*GIVEN PROBLEM*
Repeat verbatim only the lines from the opening of the material below through the one that contains "SEWING_GAP = 0.0003".

[Start SUPPLIED MATERIAL]

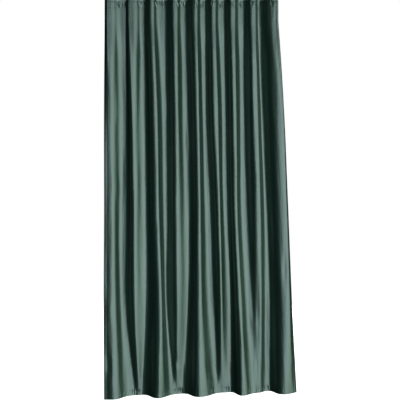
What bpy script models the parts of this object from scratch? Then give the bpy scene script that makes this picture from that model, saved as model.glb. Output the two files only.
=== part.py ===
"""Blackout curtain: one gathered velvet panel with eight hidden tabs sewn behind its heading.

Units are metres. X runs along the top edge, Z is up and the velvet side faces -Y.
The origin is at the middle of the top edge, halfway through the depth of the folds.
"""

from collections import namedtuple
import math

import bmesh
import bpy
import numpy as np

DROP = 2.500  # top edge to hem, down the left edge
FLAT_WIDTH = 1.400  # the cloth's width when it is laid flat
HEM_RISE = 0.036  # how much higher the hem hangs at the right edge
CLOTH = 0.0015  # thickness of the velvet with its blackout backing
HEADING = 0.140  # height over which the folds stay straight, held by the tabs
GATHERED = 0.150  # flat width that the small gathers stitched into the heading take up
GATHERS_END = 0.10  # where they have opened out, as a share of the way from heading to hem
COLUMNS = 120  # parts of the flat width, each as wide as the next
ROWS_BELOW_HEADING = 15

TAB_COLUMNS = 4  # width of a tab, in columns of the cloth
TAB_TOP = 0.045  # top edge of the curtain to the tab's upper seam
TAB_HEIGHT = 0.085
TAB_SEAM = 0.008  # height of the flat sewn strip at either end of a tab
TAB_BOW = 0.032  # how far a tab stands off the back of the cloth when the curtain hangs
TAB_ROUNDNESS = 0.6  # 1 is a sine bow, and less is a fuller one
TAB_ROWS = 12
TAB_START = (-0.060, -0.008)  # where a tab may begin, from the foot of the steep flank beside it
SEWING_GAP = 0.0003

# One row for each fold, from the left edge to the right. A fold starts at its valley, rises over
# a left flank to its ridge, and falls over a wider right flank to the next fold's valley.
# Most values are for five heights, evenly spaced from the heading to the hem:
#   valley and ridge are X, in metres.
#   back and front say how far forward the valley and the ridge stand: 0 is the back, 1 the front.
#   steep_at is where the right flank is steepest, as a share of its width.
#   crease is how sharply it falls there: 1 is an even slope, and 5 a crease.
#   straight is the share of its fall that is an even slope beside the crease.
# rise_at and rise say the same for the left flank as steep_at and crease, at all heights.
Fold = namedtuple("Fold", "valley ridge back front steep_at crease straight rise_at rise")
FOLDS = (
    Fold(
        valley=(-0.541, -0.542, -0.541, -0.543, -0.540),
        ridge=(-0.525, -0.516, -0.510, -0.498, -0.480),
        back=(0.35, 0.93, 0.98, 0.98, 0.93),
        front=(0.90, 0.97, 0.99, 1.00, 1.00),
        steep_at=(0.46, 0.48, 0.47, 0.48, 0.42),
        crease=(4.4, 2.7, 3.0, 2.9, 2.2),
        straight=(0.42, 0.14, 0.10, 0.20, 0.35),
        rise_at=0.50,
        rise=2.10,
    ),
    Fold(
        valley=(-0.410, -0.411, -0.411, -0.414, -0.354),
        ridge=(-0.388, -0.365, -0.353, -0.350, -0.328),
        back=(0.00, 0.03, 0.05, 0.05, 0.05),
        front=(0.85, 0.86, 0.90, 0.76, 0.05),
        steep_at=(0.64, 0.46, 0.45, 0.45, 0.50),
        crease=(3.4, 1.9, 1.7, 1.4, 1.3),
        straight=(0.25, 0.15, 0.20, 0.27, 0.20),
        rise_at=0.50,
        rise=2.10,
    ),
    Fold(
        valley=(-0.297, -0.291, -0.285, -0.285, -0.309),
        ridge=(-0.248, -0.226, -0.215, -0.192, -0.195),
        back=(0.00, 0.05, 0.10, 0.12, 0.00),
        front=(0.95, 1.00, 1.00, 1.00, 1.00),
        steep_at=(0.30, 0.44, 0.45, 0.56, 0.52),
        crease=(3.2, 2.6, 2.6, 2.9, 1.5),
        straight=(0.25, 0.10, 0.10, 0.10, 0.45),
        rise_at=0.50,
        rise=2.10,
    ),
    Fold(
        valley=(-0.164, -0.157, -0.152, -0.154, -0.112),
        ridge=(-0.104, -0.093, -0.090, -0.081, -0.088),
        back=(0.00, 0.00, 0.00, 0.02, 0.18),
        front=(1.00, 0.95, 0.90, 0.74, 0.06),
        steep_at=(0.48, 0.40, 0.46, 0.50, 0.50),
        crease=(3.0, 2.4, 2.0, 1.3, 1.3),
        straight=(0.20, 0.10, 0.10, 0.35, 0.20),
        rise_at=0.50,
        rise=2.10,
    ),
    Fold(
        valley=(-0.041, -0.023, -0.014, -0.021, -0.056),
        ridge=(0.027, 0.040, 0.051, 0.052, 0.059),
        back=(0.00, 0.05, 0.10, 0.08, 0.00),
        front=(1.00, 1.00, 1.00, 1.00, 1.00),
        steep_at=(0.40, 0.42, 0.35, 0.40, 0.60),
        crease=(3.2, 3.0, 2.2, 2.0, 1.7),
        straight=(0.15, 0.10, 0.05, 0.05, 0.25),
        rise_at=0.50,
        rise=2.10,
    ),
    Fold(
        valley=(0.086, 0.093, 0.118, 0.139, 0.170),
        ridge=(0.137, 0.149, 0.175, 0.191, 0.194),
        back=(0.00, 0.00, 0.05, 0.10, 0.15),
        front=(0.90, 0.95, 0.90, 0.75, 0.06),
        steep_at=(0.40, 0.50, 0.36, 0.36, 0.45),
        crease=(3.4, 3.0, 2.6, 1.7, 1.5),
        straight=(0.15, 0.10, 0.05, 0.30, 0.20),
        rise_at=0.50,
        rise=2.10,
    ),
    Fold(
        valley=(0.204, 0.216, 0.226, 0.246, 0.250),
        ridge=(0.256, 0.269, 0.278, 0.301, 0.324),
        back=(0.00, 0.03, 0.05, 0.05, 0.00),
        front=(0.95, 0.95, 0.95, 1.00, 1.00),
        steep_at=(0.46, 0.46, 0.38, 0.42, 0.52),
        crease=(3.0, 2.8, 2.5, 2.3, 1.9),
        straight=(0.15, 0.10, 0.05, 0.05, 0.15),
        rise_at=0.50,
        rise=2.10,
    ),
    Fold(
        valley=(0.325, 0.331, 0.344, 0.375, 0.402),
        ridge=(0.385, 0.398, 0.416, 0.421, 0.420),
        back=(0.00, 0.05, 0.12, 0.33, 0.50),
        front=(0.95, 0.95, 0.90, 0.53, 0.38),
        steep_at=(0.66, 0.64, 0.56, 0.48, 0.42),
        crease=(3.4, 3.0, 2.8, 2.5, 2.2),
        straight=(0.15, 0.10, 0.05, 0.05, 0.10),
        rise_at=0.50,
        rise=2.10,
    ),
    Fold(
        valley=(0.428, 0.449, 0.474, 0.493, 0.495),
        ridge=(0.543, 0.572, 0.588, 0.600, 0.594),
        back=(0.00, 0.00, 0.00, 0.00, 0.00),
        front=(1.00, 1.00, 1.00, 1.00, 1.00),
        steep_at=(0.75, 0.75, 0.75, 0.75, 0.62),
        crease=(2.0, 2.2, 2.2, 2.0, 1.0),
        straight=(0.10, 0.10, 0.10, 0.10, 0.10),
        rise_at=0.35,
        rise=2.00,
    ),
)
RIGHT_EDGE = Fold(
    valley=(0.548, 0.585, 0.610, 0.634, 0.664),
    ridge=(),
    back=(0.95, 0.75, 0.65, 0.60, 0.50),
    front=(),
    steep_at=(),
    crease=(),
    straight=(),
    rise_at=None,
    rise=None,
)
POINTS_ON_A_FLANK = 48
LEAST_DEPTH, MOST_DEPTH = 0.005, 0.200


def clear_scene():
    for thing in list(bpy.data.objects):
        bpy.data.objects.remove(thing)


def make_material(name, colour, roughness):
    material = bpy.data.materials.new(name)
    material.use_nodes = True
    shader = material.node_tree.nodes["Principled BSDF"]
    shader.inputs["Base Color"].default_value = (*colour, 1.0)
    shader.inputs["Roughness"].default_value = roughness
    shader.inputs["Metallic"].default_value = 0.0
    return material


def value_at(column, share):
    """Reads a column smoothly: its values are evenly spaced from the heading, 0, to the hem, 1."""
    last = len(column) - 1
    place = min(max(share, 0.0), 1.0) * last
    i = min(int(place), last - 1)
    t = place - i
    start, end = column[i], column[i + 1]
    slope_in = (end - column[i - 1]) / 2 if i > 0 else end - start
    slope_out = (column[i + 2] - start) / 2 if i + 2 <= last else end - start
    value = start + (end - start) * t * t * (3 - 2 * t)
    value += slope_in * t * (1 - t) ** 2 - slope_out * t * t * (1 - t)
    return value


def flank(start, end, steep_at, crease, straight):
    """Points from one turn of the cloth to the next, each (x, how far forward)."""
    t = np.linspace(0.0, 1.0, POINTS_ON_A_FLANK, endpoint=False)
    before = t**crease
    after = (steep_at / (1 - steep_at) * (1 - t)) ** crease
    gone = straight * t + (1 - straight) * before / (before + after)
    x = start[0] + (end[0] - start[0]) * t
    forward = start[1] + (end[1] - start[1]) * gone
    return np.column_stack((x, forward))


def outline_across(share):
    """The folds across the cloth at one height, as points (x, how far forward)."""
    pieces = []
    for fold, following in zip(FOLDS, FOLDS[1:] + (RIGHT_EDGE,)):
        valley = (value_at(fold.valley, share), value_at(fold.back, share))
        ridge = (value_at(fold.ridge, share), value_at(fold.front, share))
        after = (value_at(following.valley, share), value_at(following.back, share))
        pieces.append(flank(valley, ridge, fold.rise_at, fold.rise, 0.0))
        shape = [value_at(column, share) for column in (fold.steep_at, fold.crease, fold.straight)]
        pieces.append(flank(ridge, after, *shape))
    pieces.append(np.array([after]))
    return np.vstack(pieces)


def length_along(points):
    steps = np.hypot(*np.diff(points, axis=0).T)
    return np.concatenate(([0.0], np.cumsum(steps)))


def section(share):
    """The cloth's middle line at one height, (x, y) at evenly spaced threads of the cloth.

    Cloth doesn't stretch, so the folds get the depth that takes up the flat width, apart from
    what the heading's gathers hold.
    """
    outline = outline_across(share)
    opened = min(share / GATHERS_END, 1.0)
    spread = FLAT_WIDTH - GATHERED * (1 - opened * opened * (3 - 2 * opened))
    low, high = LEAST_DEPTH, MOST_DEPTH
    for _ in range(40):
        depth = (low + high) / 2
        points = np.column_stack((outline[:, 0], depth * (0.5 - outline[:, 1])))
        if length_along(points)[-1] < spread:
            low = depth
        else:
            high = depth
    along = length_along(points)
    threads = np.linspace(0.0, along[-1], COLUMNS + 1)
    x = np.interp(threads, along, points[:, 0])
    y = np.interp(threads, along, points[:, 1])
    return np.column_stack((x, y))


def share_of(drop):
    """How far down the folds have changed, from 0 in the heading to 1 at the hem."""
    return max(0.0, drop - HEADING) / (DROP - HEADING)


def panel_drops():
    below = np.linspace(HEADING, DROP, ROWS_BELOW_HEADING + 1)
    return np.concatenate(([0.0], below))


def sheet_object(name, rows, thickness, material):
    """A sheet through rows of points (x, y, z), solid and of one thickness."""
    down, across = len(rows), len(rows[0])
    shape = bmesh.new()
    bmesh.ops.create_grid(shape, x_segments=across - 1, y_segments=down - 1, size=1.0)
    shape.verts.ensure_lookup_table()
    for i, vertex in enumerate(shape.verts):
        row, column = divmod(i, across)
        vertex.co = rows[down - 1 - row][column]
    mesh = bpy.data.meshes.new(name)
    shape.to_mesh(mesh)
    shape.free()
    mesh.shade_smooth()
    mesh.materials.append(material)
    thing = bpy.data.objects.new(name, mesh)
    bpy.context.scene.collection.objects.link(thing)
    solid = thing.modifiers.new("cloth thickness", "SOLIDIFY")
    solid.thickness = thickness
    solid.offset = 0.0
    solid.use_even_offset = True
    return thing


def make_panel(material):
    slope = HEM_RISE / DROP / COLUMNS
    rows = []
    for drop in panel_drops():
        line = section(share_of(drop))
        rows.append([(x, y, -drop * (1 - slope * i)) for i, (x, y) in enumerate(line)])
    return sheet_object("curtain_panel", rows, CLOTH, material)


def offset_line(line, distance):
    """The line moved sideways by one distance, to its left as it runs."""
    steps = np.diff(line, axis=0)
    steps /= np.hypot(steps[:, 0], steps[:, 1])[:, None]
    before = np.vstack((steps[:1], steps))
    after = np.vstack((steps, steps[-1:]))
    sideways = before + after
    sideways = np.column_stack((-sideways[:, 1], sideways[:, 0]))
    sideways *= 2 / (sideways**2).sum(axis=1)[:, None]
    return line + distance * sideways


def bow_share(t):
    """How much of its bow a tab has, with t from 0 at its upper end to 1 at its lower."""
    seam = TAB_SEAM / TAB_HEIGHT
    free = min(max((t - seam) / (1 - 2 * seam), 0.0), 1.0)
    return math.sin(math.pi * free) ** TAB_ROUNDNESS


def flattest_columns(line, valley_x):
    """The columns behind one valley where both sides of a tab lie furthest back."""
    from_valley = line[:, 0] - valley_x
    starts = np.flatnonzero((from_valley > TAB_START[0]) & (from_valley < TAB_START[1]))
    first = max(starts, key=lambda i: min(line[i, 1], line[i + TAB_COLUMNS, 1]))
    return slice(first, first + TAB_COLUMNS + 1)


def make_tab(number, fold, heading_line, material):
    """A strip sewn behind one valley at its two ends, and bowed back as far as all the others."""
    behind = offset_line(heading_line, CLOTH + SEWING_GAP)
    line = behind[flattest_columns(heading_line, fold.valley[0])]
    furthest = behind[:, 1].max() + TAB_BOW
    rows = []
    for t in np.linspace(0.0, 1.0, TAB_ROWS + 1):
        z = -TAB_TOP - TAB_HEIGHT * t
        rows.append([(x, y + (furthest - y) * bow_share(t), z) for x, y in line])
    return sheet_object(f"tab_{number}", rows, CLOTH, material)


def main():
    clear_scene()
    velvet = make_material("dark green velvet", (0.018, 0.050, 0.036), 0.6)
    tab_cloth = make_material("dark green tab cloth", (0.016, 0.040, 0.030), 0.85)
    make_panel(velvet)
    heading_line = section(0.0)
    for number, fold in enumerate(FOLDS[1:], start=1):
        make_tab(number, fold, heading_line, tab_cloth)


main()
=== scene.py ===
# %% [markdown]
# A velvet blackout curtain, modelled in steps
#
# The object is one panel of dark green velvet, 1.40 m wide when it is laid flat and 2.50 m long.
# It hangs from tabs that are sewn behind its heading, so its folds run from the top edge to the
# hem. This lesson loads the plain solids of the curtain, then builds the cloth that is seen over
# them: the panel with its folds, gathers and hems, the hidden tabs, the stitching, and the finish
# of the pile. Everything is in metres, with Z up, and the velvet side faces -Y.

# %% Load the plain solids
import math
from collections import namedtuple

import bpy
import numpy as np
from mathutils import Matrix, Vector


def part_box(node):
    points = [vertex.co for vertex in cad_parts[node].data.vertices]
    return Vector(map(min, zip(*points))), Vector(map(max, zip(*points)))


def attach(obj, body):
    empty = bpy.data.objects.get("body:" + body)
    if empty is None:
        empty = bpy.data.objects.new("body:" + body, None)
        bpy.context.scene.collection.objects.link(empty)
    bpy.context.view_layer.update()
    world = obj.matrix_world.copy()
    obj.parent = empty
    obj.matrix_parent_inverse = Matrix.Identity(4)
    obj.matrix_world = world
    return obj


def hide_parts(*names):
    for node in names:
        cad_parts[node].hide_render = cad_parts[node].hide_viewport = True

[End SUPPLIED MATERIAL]

*FULL OUTPUT*
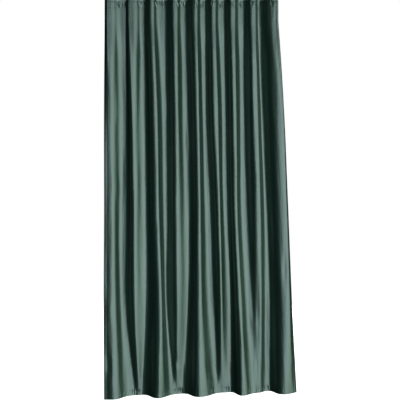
What bpy script models the parts of this object from scratch? Then give the bpy scene script that makes this picture from that model, saved as model.glb. Output the two files only.
=== part.py ===
"""Blackout curtain: one gathered velvet panel with eight hidden tabs sewn behind its heading.

Units are metres. X runs along the top edge, Z is up and the velvet side faces -Y.
The origin is at the middle of the top edge, halfway through the depth of the folds.
"""

from collections import namedtuple
import math

import bmesh
import bpy
import numpy as np

DROP = 2.500  # top edge to hem, down the left edge
FLAT_WIDTH = 1.400  # the cloth's width when it is laid flat
HEM_RISE = 0.036  # how much higher the hem hangs at the right edge
CLOTH = 0.0015  # thickness of the velvet with its blackout backing
HEADING = 0.140  # height over which the folds stay straight, held by the tabs
GATHERED = 0.150  # flat width that the small gathers stitched into the heading take up
GATHERS_END = 0.10  # where they have opened out, as a share of the way from heading to hem
COLUMNS = 120  # parts of the flat width, each as wide as the next
ROWS_BELOW_HEADING = 15

TAB_COLUMNS = 4  # width of a tab, in columns of the cloth
TAB_TOP = 0.045  # top edge of the curtain to the tab's upper seam
TAB_HEIGHT = 0.085
TAB_SEAM = 0.008  # height of the flat sewn strip at either end of a tab
TAB_BOW = 0.032  # how far a tab stands off the back of the cloth when the curtain hangs
TAB_ROUNDNESS = 0.6  # 1 is a sine bow, and less is a fuller one
TAB_ROWS = 12
TAB_START = (-0.060, -0.008)  # where a tab may begin, from the foot of the steep flank beside it
SEWING_GAP = 0.0003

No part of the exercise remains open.